-- START OF Information given --

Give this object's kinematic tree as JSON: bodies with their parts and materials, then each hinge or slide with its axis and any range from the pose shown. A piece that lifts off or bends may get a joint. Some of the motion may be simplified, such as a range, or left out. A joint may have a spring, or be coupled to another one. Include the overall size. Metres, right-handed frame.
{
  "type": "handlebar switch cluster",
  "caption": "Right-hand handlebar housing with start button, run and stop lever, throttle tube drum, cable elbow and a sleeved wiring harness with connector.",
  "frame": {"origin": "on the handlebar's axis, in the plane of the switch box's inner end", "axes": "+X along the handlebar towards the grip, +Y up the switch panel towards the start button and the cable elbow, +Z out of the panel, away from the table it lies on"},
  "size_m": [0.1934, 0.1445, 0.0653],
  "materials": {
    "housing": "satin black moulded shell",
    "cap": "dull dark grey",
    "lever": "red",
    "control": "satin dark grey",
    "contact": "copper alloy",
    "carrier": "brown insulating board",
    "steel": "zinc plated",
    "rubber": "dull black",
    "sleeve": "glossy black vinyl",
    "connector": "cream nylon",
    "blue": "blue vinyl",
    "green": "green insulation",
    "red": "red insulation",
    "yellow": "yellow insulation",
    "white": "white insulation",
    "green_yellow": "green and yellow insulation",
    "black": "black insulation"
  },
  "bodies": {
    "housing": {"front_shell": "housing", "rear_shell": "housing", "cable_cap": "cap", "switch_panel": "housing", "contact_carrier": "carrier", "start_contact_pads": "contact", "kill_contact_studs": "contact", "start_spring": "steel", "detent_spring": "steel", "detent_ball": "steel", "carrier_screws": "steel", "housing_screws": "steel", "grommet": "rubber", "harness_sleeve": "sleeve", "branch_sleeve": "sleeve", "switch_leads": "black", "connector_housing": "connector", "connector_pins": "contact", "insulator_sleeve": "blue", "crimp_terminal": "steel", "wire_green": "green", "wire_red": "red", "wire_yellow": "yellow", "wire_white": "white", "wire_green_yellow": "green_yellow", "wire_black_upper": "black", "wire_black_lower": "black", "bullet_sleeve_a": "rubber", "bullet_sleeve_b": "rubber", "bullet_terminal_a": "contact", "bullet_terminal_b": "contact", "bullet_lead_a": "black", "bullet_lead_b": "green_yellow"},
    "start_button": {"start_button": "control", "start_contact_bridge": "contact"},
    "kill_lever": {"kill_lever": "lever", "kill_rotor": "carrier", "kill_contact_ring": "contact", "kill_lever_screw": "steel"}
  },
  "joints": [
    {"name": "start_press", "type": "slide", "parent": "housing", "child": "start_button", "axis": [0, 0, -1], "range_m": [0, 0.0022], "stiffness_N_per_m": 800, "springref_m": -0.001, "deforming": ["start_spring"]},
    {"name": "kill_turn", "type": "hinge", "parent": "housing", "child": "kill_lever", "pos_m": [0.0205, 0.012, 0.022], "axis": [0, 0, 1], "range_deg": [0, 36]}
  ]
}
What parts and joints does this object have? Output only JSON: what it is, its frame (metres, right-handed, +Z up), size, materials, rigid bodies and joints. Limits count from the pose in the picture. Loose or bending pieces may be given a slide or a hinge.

-- END OF Information given --

**Prompt:** Copy the entries above exactly, leaving none out.

**Output for this exercise:**
Give this object's kinematic tree as JSON: bodies with their parts and materials, then each hinge or slide with its axis and any range from the pose shown. A piece that lifts off or bends may get a joint. Some of the motion may be simplified, such as a range, or left out. A joint may have a spring, or be coupled to another one. Include the overall size. Metres, right-handed frame.
{
  "type": "handlebar switch cluster",
  "caption": "Right-hand handlebar housing with start button, run and stop lever, throttle tube drum, cable elbow and a sleeved wiring harness with connector.",
  "frame": {"origin": "on the handlebar's axis, in the plane of the switch box's inner end", "axes": "+X along the handlebar towards the grip, +Y up the switch panel towards the start button and the cable elbow, +Z out of the panel, away from the table it lies on"},
  "size_m": [0.1934, 0.1445, 0.0653],
  "materials": {
    "housing": "satin black moulded shell",
    "cap": "dull dark grey",
    "lever": "red",
    "control": "satin dark grey",
    "contact": "copper alloy",
    "carrier": "brown insulating board",
    "steel": "zinc plated",
    "rubber": "dull black",
    "sleeve": "glossy black vinyl",
    "connector": "cream nylon",
    "blue": "blue vinyl",
    "green": "green insulation",
    "red": "red insulation",
    "yellow": "yellow insulation",
    "white": "white insulation",
    "green_yellow": "green and yellow insulation",
    "black": "black insulation"
  },
  "bodies": {
    "housing": {"front_shell": "housing", "rear_shell": "housing", "cable_cap": "cap", "switch_panel": "housing", "contact_carrier": "carrier", "start_contact_pads": "contact", "kill_contact_studs": "contact", "start_spring": "steel", "detent_spring": "steel", "detent_ball": "steel", "carrier_screws": "steel", "housing_screws": "steel", "grommet": "rubber", "harness_sleeve": "sleeve", "branch_sleeve": "sleeve", "switch_leads": "black", "connector_housing": "connector", "connector_pins": "contact", "insulator_sleeve": "blue", "crimp_terminal": "steel", "wire_green": "green", "wire_red": "red", "wire_yellow": "yellow", "wire_white": "white", "wire_green_yellow": "green_yellow", "wire_black_upper": "black", "wire_black_lower": "black", "bullet_sleeve_a": "rubber", "bullet_sleeve_b": "rubber", "bullet_terminal_a": "contact", "bullet_terminal_b": "contact", "bullet_lead_a": "black", "bullet_lead_b": "green_yellow"},
    "start_button": {"start_button": "control", "start_contact_bridge": "contact"},
    "kill_lever": {"kill_lever": "lever", "kill_rotor": "carrier", "kill_contact_ring": "contact", "kill_lever_screw": "steel"}
  },
  "joints": [
    {"name": "start_press", "type": "slide", "parent": "housing", "child": "start_button", "axis": [0, 0, -1], "range_m": [0, 0.0022], "stiffness_N_per_m": 800, "springref_m": -0.001, "deforming": ["start_spring"]},
    {"name": "kill_turn", "type": "hinge", "parent": "housing", "child": "kill_lever", "pos_m": [0.0205, 0.012, 0.022], "axis": [0, 0, 1], "range_deg": [0, 36]}
  ]
}
What parts and joints does this object have? Output only JSON: what it is, its frame (metres, right-handed, +Z up), size, materials, rigid bodies and joints. Limits count from the pose in the picture. Loose or bending pieces may be given a slide or a hinge.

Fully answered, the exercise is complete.